SUPPLIED MATERIAL
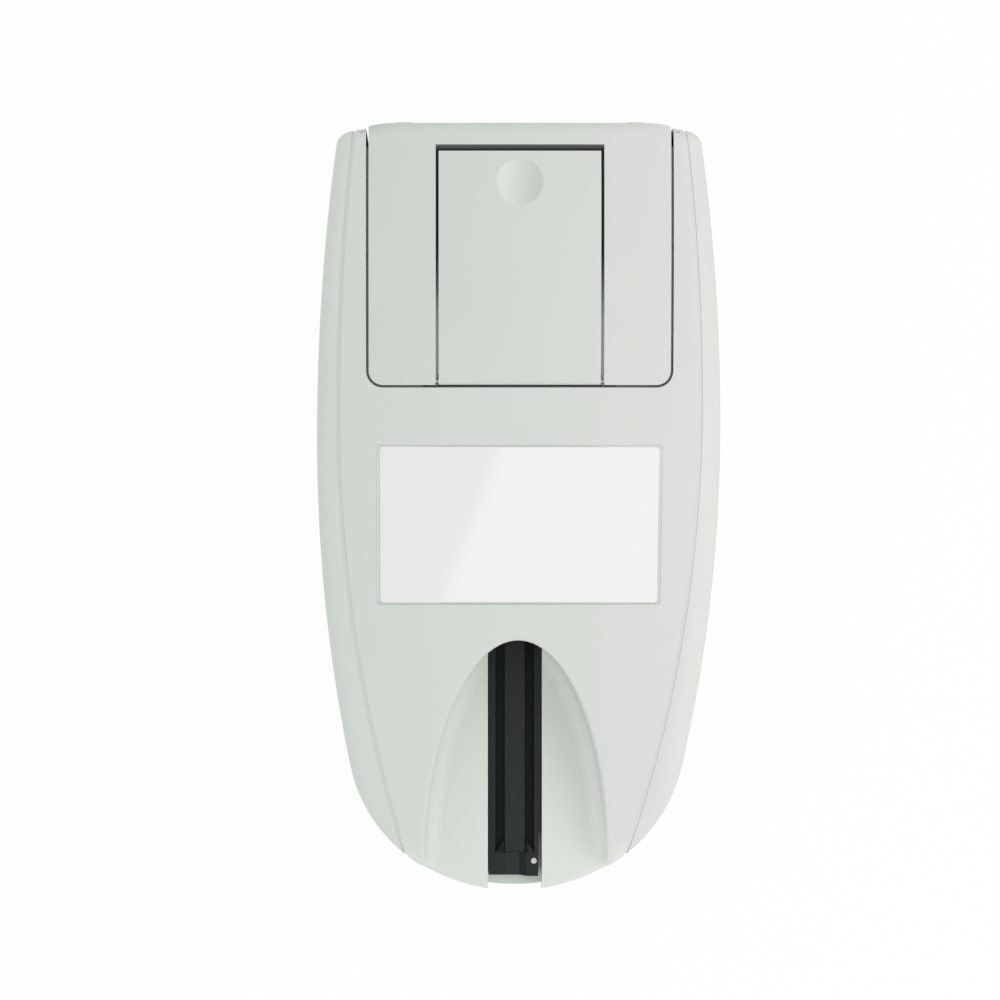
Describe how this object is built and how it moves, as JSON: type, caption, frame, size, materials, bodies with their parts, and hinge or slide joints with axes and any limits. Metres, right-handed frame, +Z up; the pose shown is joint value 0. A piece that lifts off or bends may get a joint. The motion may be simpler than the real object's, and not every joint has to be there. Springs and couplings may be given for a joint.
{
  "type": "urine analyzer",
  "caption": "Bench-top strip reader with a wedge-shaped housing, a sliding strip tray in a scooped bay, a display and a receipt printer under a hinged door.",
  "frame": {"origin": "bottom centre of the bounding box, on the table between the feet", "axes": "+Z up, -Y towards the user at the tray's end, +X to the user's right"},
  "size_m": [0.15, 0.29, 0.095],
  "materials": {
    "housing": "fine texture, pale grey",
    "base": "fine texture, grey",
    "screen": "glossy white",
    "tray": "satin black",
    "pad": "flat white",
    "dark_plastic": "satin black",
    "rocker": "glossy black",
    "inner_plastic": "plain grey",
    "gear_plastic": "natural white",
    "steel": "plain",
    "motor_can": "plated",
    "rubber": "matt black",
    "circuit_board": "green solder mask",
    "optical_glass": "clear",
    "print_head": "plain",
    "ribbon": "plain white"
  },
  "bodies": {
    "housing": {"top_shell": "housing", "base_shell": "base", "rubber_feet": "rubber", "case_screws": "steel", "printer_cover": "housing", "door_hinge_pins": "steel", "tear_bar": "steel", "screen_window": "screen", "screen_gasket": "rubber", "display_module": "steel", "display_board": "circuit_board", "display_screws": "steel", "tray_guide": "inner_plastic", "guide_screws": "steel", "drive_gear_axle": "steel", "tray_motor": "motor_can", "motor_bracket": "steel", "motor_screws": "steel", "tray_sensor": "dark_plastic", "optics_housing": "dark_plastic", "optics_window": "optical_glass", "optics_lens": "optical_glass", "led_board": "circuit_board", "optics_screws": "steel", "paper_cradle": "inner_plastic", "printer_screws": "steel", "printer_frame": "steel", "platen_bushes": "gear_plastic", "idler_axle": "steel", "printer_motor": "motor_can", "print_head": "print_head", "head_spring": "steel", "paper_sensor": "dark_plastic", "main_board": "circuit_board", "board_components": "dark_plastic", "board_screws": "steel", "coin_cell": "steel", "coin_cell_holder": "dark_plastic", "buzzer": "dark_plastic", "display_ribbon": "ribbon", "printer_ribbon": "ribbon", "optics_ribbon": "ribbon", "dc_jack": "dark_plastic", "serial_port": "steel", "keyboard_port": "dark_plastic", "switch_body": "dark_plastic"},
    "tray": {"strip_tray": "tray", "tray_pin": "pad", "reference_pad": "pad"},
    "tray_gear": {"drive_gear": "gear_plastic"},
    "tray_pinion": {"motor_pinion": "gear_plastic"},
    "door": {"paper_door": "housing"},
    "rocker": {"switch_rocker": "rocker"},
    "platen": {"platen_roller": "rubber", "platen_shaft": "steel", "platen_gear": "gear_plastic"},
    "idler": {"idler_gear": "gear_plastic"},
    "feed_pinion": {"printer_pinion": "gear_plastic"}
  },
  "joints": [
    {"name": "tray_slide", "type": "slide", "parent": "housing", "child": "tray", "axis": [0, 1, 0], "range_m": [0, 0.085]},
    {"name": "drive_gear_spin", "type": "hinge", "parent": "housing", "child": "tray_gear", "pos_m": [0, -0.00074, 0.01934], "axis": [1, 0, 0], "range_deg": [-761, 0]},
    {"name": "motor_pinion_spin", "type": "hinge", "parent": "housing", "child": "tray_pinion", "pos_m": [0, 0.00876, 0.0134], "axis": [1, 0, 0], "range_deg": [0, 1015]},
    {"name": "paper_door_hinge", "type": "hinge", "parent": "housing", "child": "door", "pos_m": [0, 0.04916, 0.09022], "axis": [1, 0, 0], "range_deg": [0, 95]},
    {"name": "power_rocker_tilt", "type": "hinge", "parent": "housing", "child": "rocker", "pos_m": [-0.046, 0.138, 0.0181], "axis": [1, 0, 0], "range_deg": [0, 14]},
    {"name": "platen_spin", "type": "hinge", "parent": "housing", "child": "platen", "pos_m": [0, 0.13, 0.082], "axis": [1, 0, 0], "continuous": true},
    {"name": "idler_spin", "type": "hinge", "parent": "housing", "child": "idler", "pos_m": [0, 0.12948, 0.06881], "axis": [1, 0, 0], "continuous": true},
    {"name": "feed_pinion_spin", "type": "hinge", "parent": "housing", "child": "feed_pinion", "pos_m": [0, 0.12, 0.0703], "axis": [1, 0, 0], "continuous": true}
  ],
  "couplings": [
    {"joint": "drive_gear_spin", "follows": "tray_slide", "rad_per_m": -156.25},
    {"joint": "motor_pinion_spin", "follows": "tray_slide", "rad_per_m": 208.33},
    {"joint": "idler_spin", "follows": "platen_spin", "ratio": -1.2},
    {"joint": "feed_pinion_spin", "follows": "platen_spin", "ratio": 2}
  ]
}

WORK TO COMPLETE
Find each line holding the word "materials" and copy it.

THE SOLUTION
Describe how this object is built and how it moves, as JSON: type, caption, frame, size, materials, bodies with their parts, and hinge or slide joints with axes and any limits. Metres, right-handed frame, +Z up; the pose shown is joint value 0. A piece that lifts off or bends may get a joint. The motion may be simpler than the real object's, and not every joint has to be there. Springs and couplings may be given for a joint.
  "materials": {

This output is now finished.